## [Data supplied]
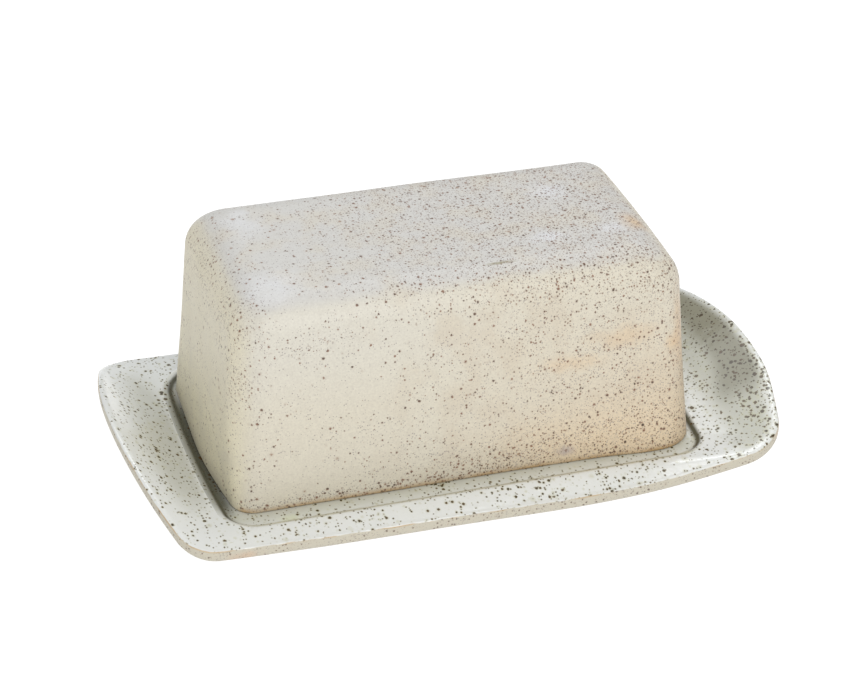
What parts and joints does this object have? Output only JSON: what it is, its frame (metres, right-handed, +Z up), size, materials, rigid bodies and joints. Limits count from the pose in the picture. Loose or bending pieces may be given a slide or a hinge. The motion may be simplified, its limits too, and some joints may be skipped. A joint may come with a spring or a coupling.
{
  "type": "covered butter dish",
  "caption": "Speckled stoneware butter dish: a box-shaped cover with soft edges standing in the sunk well of a tray with upturned ends.",
  "frame": {"origin": "under the middle of the tray, on the surface the dish stands on", "axes": "+X along the length towards the more level end, +Y towards the back, +Z up"},
  "size_m": [0.2221, 0.1242, 0.0764],
  "materials": {
    "tray_glaze": "gloss white glaze with brown iron specks, matt cream outside",
    "cover_glaze": "satin cream glaze with fine brown specks, toasted lower edge"
  },
  "bodies": {
    "tray": {"tray": "tray_glaze"},
    "cover": {"cover": "cover_glaze"}
  },
  "joints": [
    {"name": "cover_lift", "type": "slide", "parent": "tray", "child": "cover", "axis": [0, 0, 1], "range_m": [0, 0.12]}
  ]
}
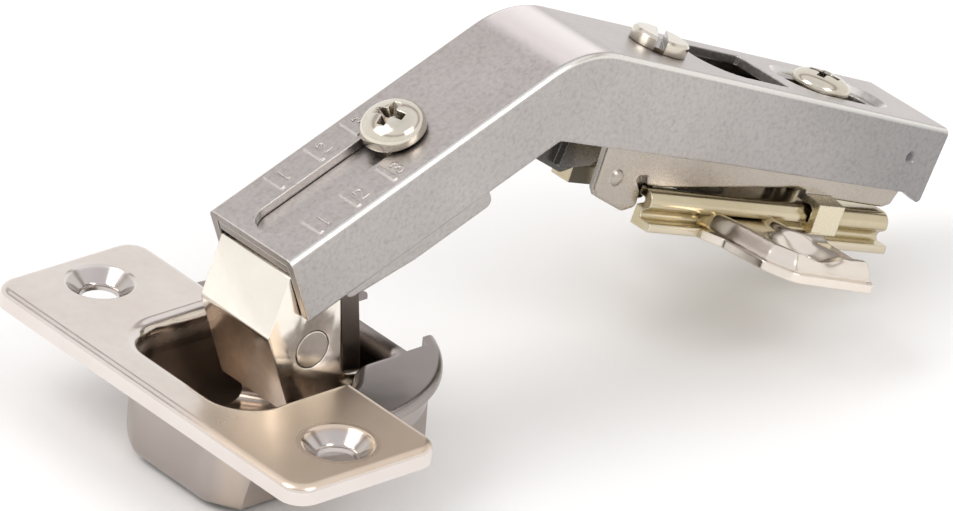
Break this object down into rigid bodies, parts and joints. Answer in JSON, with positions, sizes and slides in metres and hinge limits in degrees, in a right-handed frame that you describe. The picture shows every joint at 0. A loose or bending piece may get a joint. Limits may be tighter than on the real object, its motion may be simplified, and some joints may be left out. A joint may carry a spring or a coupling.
{
  "type": "concealed cup hinge",
  "caption": "Concealed cup hinge for a corner door: a round cup with screw flange, folding links, a bent slide-on arm with adjusting screws, and a winged base plate.",
  "frame": {"origin": "on the axis of the cup, at the door's face under the flange", "axes": "+Z out of the door along the cup's axis, +X towards the arm and the base plate, Y along the flange; the hinge is mirror-symmetric about Y = 0 and is stored open"},
  "size_m": [0.1169, 0.0582, 0.045],
  "materials": {
    "nickel_cup": "bright nickel plate",
    "nickel_arm": "satin nickel plate",
    "nickel_link": "bright nickel plate",
    "dark_link": "darker plate",
    "channel_steel": "satin nickel plate",
    "base_steel": "pale warm plate",
    "screw_steel": "nickel plate",
    "pin_steel": "plain steel",
    "spring_steel": "dark spring steel"
  },
  "bodies": {
    "cup": {"cup": "nickel_cup", "outer_link_cup_pin": "pin_steel", "inner_link_cup_pin": "pin_steel"},
    "outer_link": {"outer_link": "nickel_link", "outer_link_arm_pin": "pin_steel", "spring_pin": "pin_steel", "spring_sleeve": "dark_link", "closing_spring": "spring_steel"},
    "inner_link": {"inner_link": "dark_link"},
    "carrier": {"linkage_carrier": "nickel_arm", "inner_link_arm_pin": "pin_steel"},
    "depth_screw": {"depth_screw": "screw_steel"},
    "arm": {"arm": "nickel_arm"},
    "channel": {"mounting_channel": "channel_steel"},
    "overlay_screw": {"overlay_screw": "screw_steel"},
    "base": {"base_plate": "base_steel"},
    "fixing_screw": {"fixing_screw": "screw_steel"}
  },
  "joints": [
    {"name": "fold", "type": "hinge", "parent": "cup", "child": "outer_link", "pos_m": [0.0065, 0, -0.0028], "axis": [0, -1, 0], "range_deg": [0, 44]},
    {"name": "inner_link_turn", "type": "hinge", "parent": "cup", "child": "inner_link", "pos_m": [0.0082, 0, -0.0082], "axis": [0, -1, 0], "range_deg": [0, 34.5]},
    {"name": "carrier_turn", "type": "hinge", "parent": "outer_link", "child": "carrier", "pos_m": [-0.00097, 0, 0.01499], "axis": [0, -1, 0], "range_deg": [0, 2.5]},
    {"name": "depth_slide", "type": "slide", "parent": "carrier", "child": "arm", "axis": [0.9345, 0, 0.3561], "range_m": [0, 0.0165]},
    {"name": "depth_screw_turn", "type": "hinge", "parent": "carrier", "child": "depth_screw", "pos_m": [0.01457, 0, 0.02573], "axis": [-0.3561, 0, 0.9345], "range_deg": [0, 720]},
    {"name": "overlay_tilt", "type": "hinge", "parent": "arm", "child": "channel", "pos_m": [0.09016, 0, 0.00545], "axis": [0, -1, 0], "range_deg": [-1.5, 0]},
    {"name": "overlay_screw_turn", "type": "hinge", "parent": "channel", "child": "overlay_screw", "pos_m": [0.05421, 0, 0.02644], "axis": [0.4101, 0, 0.912], "range_deg": [0, 480]},
    {"name": "base_slide", "type": "slide", "parent": "channel", "child": "base", "axis": [0.9426, 0, -0.3338], "range_m": [0, 0.0035]},
    {"name": "fixing_screw_turn", "type": "hinge", "parent": "base", "child": "fixing_screw", "pos_m": [0.08117, 0, 0.01398], "axis": [0.3338, 0, 0.9426], "range_deg": [0, 720]}
  ],
  "couplings": [
    {"joint": "inner_link_turn", "follows": "fold", "ratio": 0.771},
    {"joint": "carrier_turn", "follows": "fold", "ratio": 0.053},
    {"joint": "overlay_tilt", "follows": "overlay_screw_turn", "ratio": -0.003125}
  ]
}
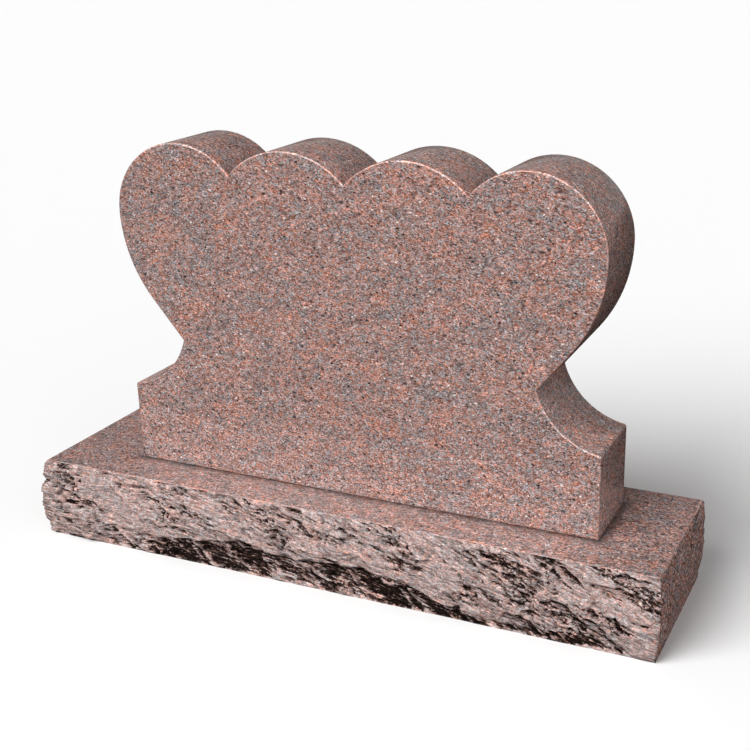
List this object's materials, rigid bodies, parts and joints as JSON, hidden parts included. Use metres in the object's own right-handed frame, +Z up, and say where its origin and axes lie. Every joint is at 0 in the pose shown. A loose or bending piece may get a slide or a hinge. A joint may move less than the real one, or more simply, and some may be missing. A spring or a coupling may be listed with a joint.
{
  "type": "heart headstone",
  "caption": "Companion headstone in speckled rose-pink granite: a tablet with the outline of two hearts side by side, on a rock-pitched base.",
  "frame": {"origin": "on the ground, at the centre of the base's underside", "axes": "+X to the right along the base as seen from the front, +Y towards the back, +Z up"},
  "size_m": [1.646, 0.447, 1.0223],
  "materials": {
    "polished_granite": "gloss",
    "rock_granite": "matte"
  },
  "bodies": {
    "root": {"tablet": "polished_granite", "base": "rock_granite"}
  },
  "joints": []
}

## [Set exercise]
Write all of the records out again exactly.

## [Exercise response]
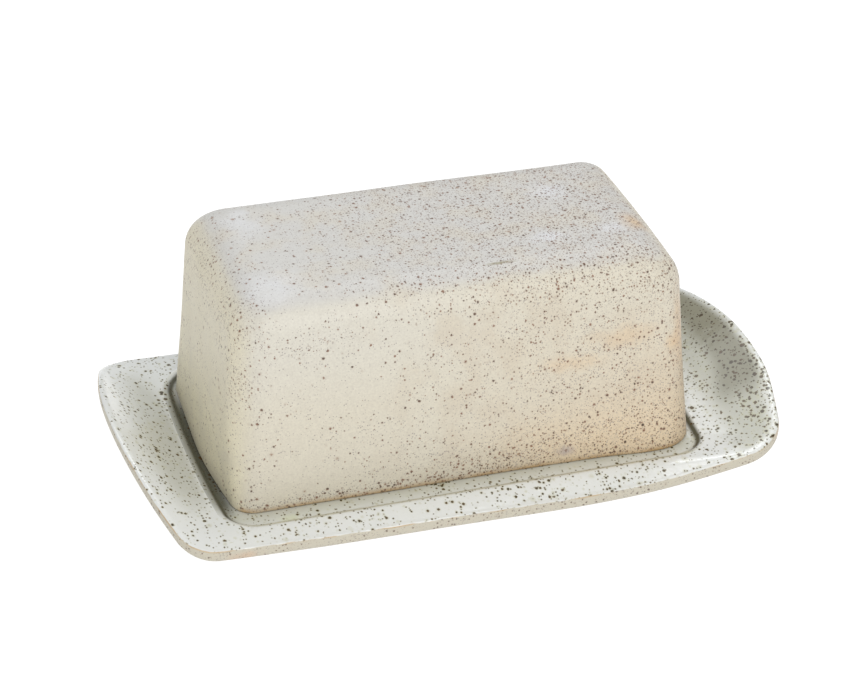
What parts and joints does this object have? Output only JSON: what it is, its frame (metres, right-handed, +Z up), size, materials, rigid bodies and joints. Limits count from the pose in the picture. Loose or bending pieces may be given a slide or a hinge. The motion may be simplified, its limits too, and some joints may be skipped. A joint may come with a spring or a coupling.
{
  "type": "covered butter dish",
  "caption": "Speckled stoneware butter dish: a box-shaped cover with soft edges standing in the sunk well of a tray with upturned ends.",
  "frame": {"origin": "under the middle of the tray, on the surface the dish stands on", "axes": "+X along the length towards the more level end, +Y towards the back, +Z up"},
  "size_m": [0.2221, 0.1242, 0.0764],
  "materials": {
    "tray_glaze": "gloss white glaze with brown iron specks, matt cream outside",
    "cover_glaze": "satin cream glaze with fine brown specks, toasted lower edge"
  },
  "bodies": {
    "tray": {"tray": "tray_glaze"},
    "cover": {"cover": "cover_glaze"}
  },
  "joints": [
    {"name": "cover_lift", "type": "slide", "parent": "tray", "child": "cover", "axis": [0, 0, 1], "range_m": [0, 0.12]}
  ]
}
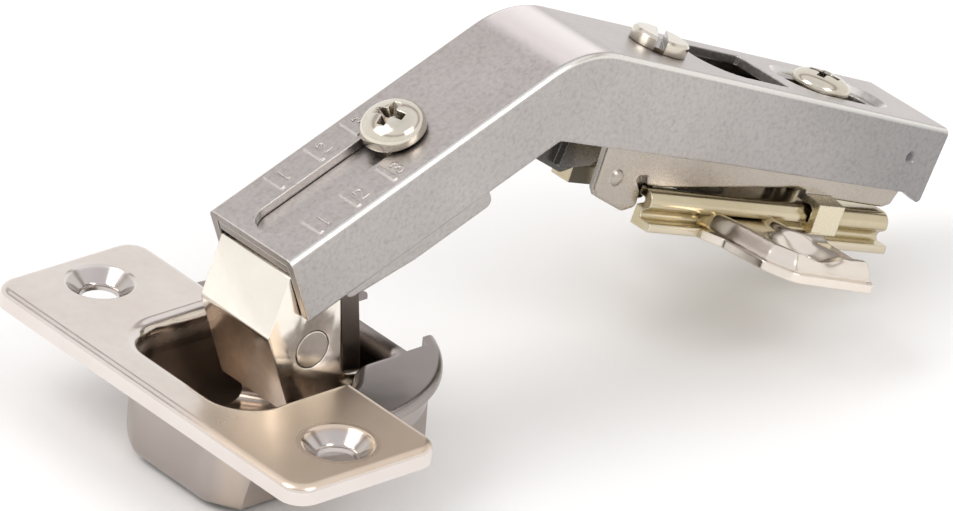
Break this object down into rigid bodies, parts and joints. Answer in JSON, with positions, sizes and slides in metres and hinge limits in degrees, in a right-handed frame that you describe. The picture shows every joint at 0. A loose or bending piece may get a joint. Limits may be tighter than on the real object, its motion may be simplified, and some joints may be left out. A joint may carry a spring or a coupling.
{
  "type": "concealed cup hinge",
  "caption": "Concealed cup hinge for a corner door: a round cup with screw flange, folding links, a bent slide-on arm with adjusting screws, and a winged base plate.",
  "frame": {"origin": "on the axis of the cup, at the door's face under the flange", "axes": "+Z out of the door along the cup's axis, +X towards the arm and the base plate, Y along the flange; the hinge is mirror-symmetric about Y = 0 and is stored open"},
  "size_m": [0.1169, 0.0582, 0.045],
  "materials": {
    "nickel_cup": "bright nickel plate",
    "nickel_arm": "satin nickel plate",
    "nickel_link": "bright nickel plate",
    "dark_link": "darker plate",
    "channel_steel": "satin nickel plate",
    "base_steel": "pale warm plate",
    "screw_steel": "nickel plate",
    "pin_steel": "plain steel",
    "spring_steel": "dark spring steel"
  },
  "bodies": {
    "cup": {"cup": "nickel_cup", "outer_link_cup_pin": "pin_steel", "inner_link_cup_pin": "pin_steel"},
    "outer_link": {"outer_link": "nickel_link", "outer_link_arm_pin": "pin_steel", "spring_pin": "pin_steel", "spring_sleeve": "dark_link", "closing_spring": "spring_steel"},
    "inner_link": {"inner_link": "dark_link"},
    "carrier": {"linkage_carrier": "nickel_arm", "inner_link_arm_pin": "pin_steel"},
    "depth_screw": {"depth_screw": "screw_steel"},
    "arm": {"arm": "nickel_arm"},
    "channel": {"mounting_channel": "channel_steel"},
    "overlay_screw": {"overlay_screw": "screw_steel"},
    "base": {"base_plate": "base_steel"},
    "fixing_screw": {"fixing_screw": "screw_steel"}
  },
  "joints": [
    {"name": "fold", "type": "hinge", "parent": "cup", "child": "outer_link", "pos_m": [0.0065, 0, -0.0028], "axis": [0, -1, 0], "range_deg": [0, 44]},
    {"name": "inner_link_turn", "type": "hinge", "parent": "cup", "child": "inner_link", "pos_m": [0.0082, 0, -0.0082], "axis": [0, -1, 0], "range_deg": [0, 34.5]},
    {"name": "carrier_turn", "type": "hinge", "parent": "outer_link", "child": "carrier", "pos_m": [-0.00097, 0, 0.01499], "axis": [0, -1, 0], "range_deg": [0, 2.5]},
    {"name": "depth_slide", "type": "slide", "parent": "carrier", "child": "arm", "axis": [0.9345, 0, 0.3561], "range_m": [0, 0.0165]},
    {"name": "depth_screw_turn", "type": "hinge", "parent": "carrier", "child": "depth_screw", "pos_m": [0.01457, 0, 0.02573], "axis": [-0.3561, 0, 0.9345], "range_deg": [0, 720]},
    {"name": "overlay_tilt", "type": "hinge", "parent": "arm", "child": "channel", "pos_m": [0.09016, 0, 0.00545], "axis": [0, -1, 0], "range_deg": [-1.5, 0]},
    {"name": "overlay_screw_turn", "type": "hinge", "parent": "channel", "child": "overlay_screw", "pos_m": [0.05421, 0, 0.02644], "axis": [0.4101, 0, 0.912], "range_deg": [0, 480]},
    {"name": "base_slide", "type": "slide", "parent": "channel", "child": "base", "axis": [0.9426, 0, -0.3338], "range_m": [0, 0.0035]},
    {"name": "fixing_screw_turn", "type": "hinge", "parent": "base", "child": "fixing_screw", "pos_m": [0.08117, 0, 0.01398], "axis": [0.3338, 0, 0.9426], "range_deg": [0, 720]}
  ],
  "couplings": [
    {"joint": "inner_link_turn", "follows": "fold", "ratio": 0.771},
    {"joint": "carrier_turn", "follows": "fold", "ratio": 0.053},
    {"joint": "overlay_tilt", "follows": "overlay_screw_turn", "ratio": -0.003125}
  ]
}
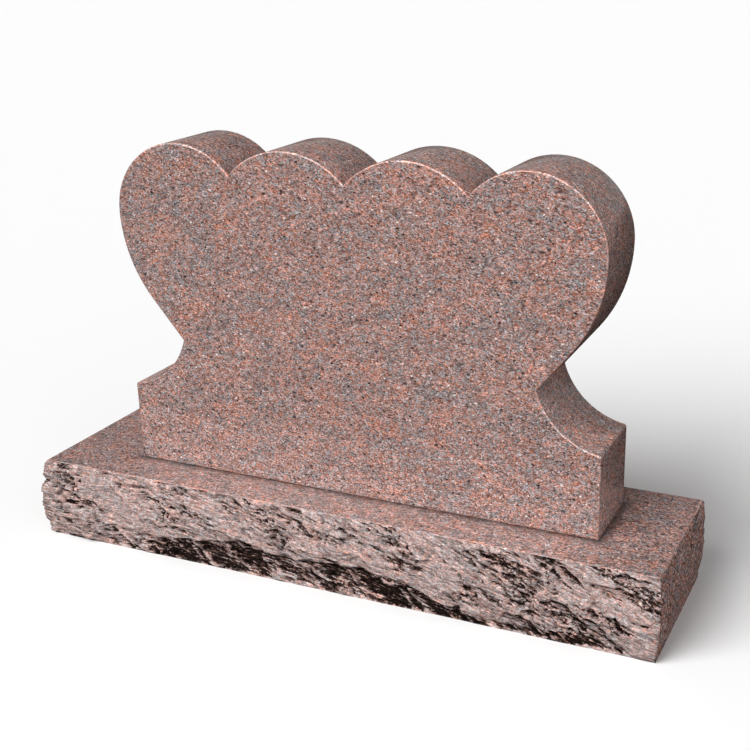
List this object's materials, rigid bodies, parts and joints as JSON, hidden parts included. Use metres in the object's own right-handed frame, +Z up, and say where its origin and axes lie. Every joint is at 0 in the pose shown. A loose or bending piece may get a slide or a hinge. A joint may move less than the real one, or more simply, and some may be missing. A spring or a coupling may be listed with a joint.
{
  "type": "heart headstone",
  "caption": "Companion headstone in speckled rose-pink granite: a tablet with the outline of two hearts side by side, on a rock-pitched base.",
  "frame": {"origin": "on the ground, at the centre of the base's underside", "axes": "+X to the right along the base as seen from the front, +Y towards the back, +Z up"},
  "size_m": [1.646, 0.447, 1.0223],
  "materials": {
    "polished_granite": "gloss",
    "rock_granite": "matte"
  },
  "bodies": {
    "root": {"tablet": "polished_granite", "base": "rock_granite"}
  },
  "joints": []
}